Review of Lafayette 148 Fall 2025 Preview Ad Campaign by Creative Director Emily Smith
In tandem with its Fall 2025 presentation at New York Fashion Week, Lafayette 148 has launched a special, behind-the-scenes interview campaign that celebrates the voices and hands of the women designers and artists who shaped the collection. The Impression was lucky enough to be invited to the brand’s studio at the Brooklyn Navy Yard for an exclusive first look at the collection from creative director Emily Smith and her team.
Lafayette 148 is a rarity in the fashion industry in that its structure is truly vertical – extending from its roots as a fabric producer – with its own workshop and production facility. This enables the design team to have a unique level of control and experimentation within the textiles themselves, with the story of each collection taking shape from sketch to final design without ever leaving the brand’s hands.
Each of Lafayette 148’s collections centers around telling the story of a woman artist, with previous sources of inspiration coming from Anni Albers, undersung Venetian women painters, and many more. But this season, as Emily and her creative team began their process, they decided it was time to tell their own story – the story of the women’s hands that weave, knit, embroider, knot, and crochet, the art of craft.

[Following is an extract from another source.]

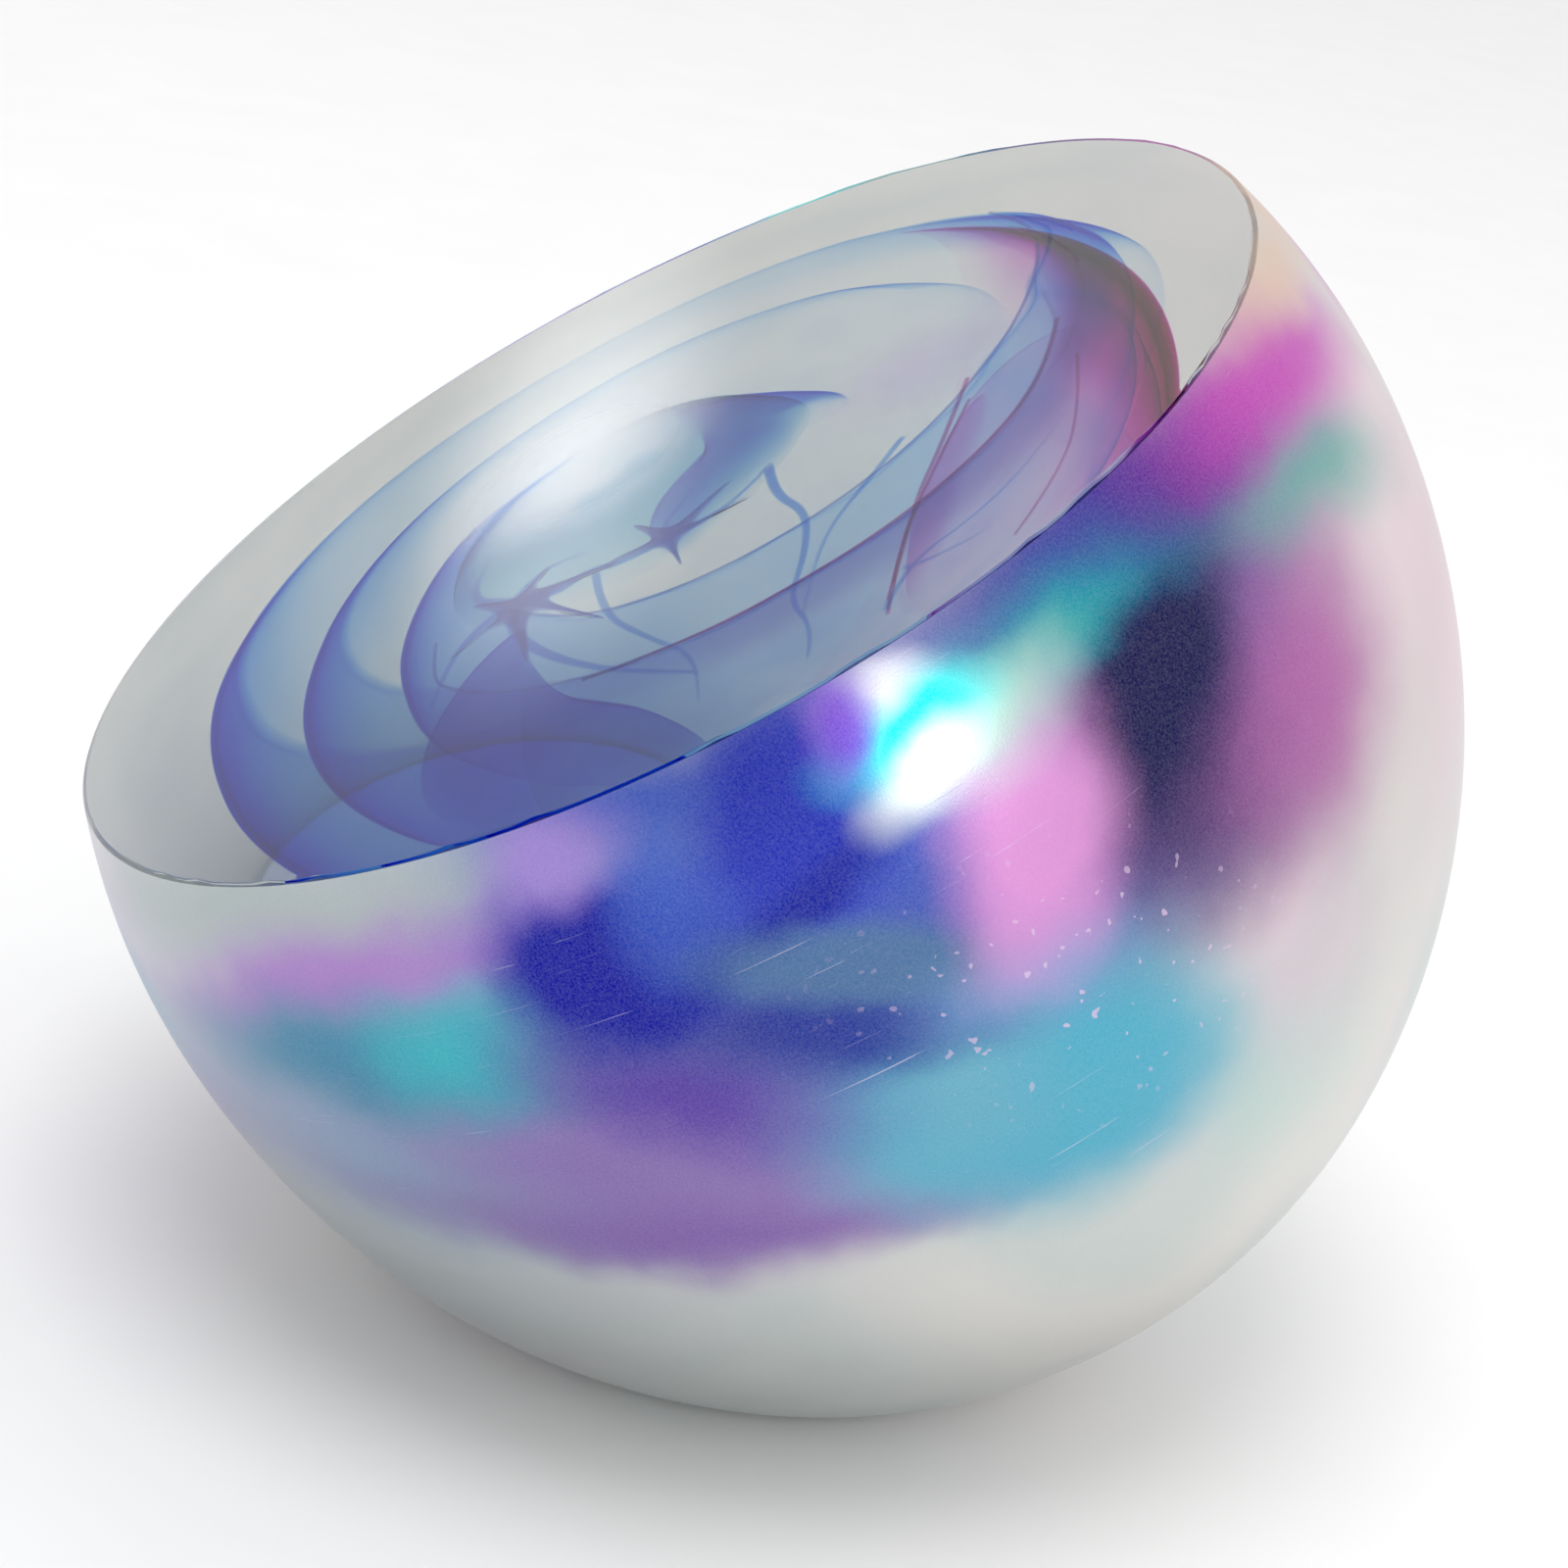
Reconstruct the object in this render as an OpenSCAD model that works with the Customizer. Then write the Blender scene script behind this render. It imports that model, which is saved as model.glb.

“I never build a story or concept really unless it’s related to the brand itself in some way,” Emily explains. “That’s why I bring up the idea of being inspired by women artists working with other women artists, being a New York brand founded in the 90s and referencing New York minimalism, or drawing architectural influence from our studio’s view of Manhattan – there are always these avenues that go back to our DNA.
If it doesn’t feel real and authentic to our brand it doesn’t feel right to be inspired from it. This whole year, 2025, was inspired by the concept of craftsmanship.”
The year’s earlier collections drew from the process of charcoal sketching and oil painting, but Fall 2025 dives into the intricate crafting of a fashion collection itself. The pieces draw attention to and celebrate the very making of the fabrics and how the design team, as they put it, are always “nerding out” over textiles and craft. Director of Design for wovens Kyungin Choi sought to further highlight the organic warmth and flow of the brand’s signature double-face wool fabric, and brought it further to life through intricate hand-embroidered motifs that glide off the surface of the fabric. Reflecting on a love of being able to see the hands that went into a craft, Director of Design for knitwear Martina Sieg explains her process of being “hooked on the idea of a seamless transition from knit to weave” and it’s a delight to see how her beautiful handmade textile was translated into a skirt for the final collection. Senior designer Jaclyn Paulhus explains that they wanted a textile that would lift off the base fabric, but when the mill wasn’t quite able to get the three-dimensional effect she was after, she went back and hand-embroidered directly into the weft of the fabric, creating a rich texture that rises off the surface of the garment.
It’s exciting and inspiring to see the passion and creativity that the team brings to its creative process, and Lafayette 148 is smart to bring its audience more deeply into this process. Every garment tells a story, and here Lafayette 148 does beautiful work to tell these stories and champion the stories of the women artists behind them.